Technomancy has undergone similar tweaks; Fade is completely gone, but players can only know six Complex Forms and have one sprite compiled at a given time.
The Rigging rules are also mostly functional, although the book only provides three example drone templates (and zero vehicle templates) buried in the NPC section, which leaves players and GMs to basically improvise if a rigging focused character is desired.
In fact, Improvisation is Shadowrun: Anarchy's biggest weakness (despite also being its biggest strength). While the freeform, narrativist style allows for high speed gameplay and a far more flexible experience than what 5e could ever give, there are many situations where the book simply shrugs and lets the GM and players figure things out on their own. Riggers are forced to try and puzzle out how to create drones and vehicles using the NPCs as a template. GMs are forced to try and reverse engineer the rules for creating Shadow Amps. The Non-Player character section is pitifully short, and completely lacks illustrations or descriptive text; it's just several pages of statblocks with vague titles like "Corporate Suit" or "Bug Queen". These are all relatively easily resolved issues (even a few sentences would be sufficent in each case), so it's baffling to see Catalyst fall short like this.
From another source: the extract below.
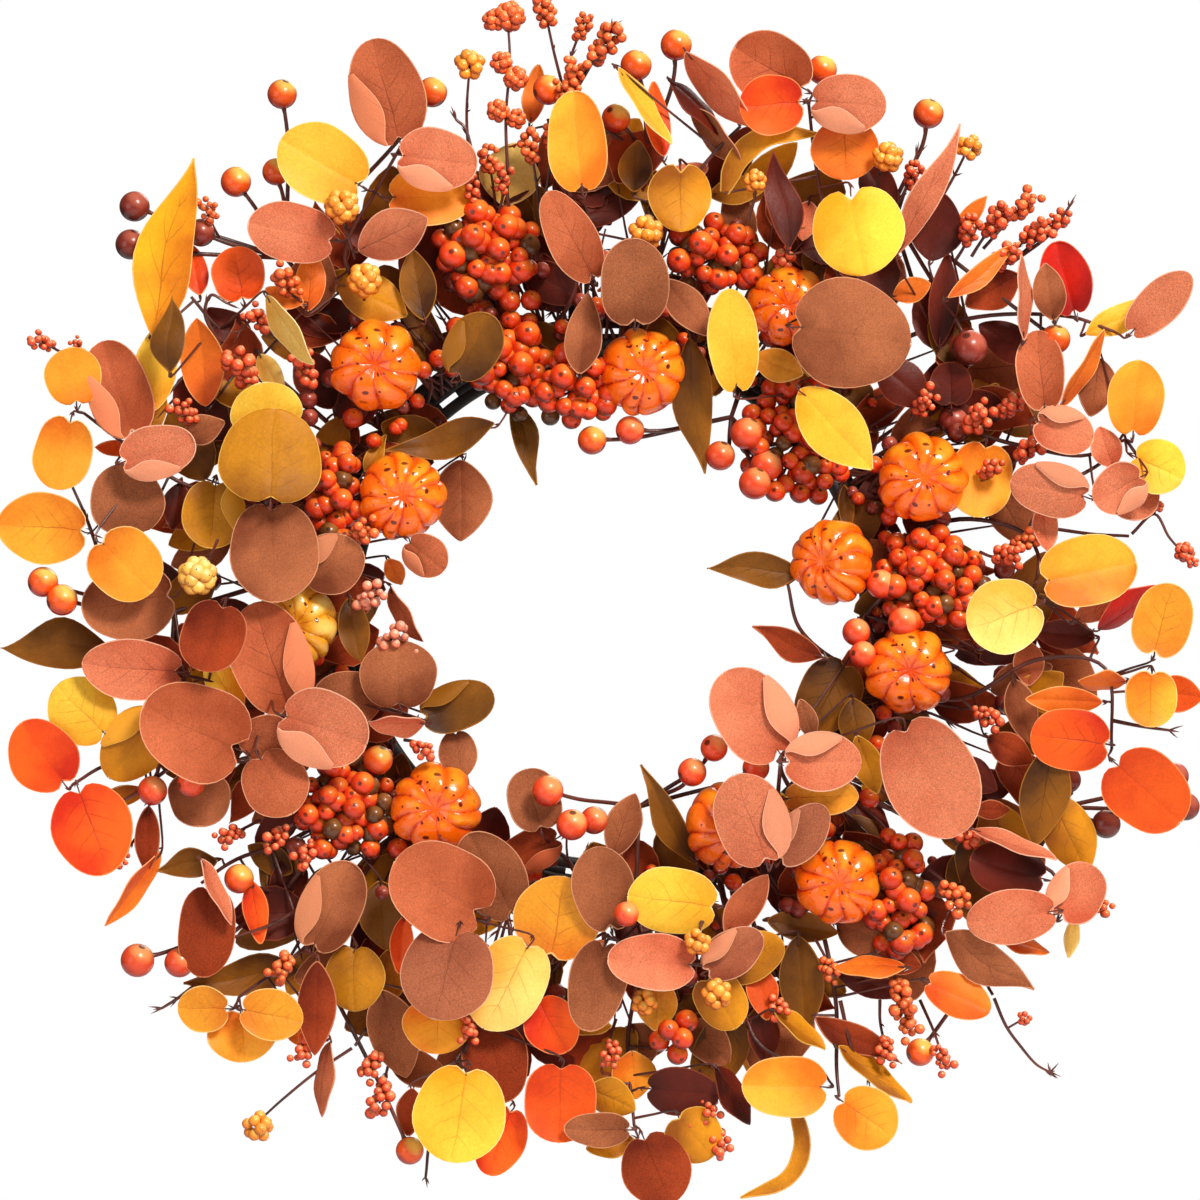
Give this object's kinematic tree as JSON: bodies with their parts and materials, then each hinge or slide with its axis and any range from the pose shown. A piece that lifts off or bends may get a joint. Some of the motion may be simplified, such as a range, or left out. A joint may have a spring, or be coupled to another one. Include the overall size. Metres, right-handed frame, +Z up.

So, is Shadowrun: Anarchy for you?
If you're new to Shadowrun and want an easy way to run a game for your friends, this is absolutely a good choice. Just be sure your group is willing to play along with the Cue System for an ideal experience.
If you're a Shadowrun vet, I'd rank it as a maybe. It's similar enough that you'll feel at home with the mechanics, but the spirit of the rules might throw off certain groups. It's definitely worth a look if you've ever been frustrated with the mainline systems limitations and complexities, but if you love Shadowrun for its complexity, then Anarchy isn't for you.
However, if your main love of Shadowrun is for it's unique setting, and you just want a chance to experience it without all that fragging bookkeeping getting in your way, then Anarchy is definitely worth the price of entry.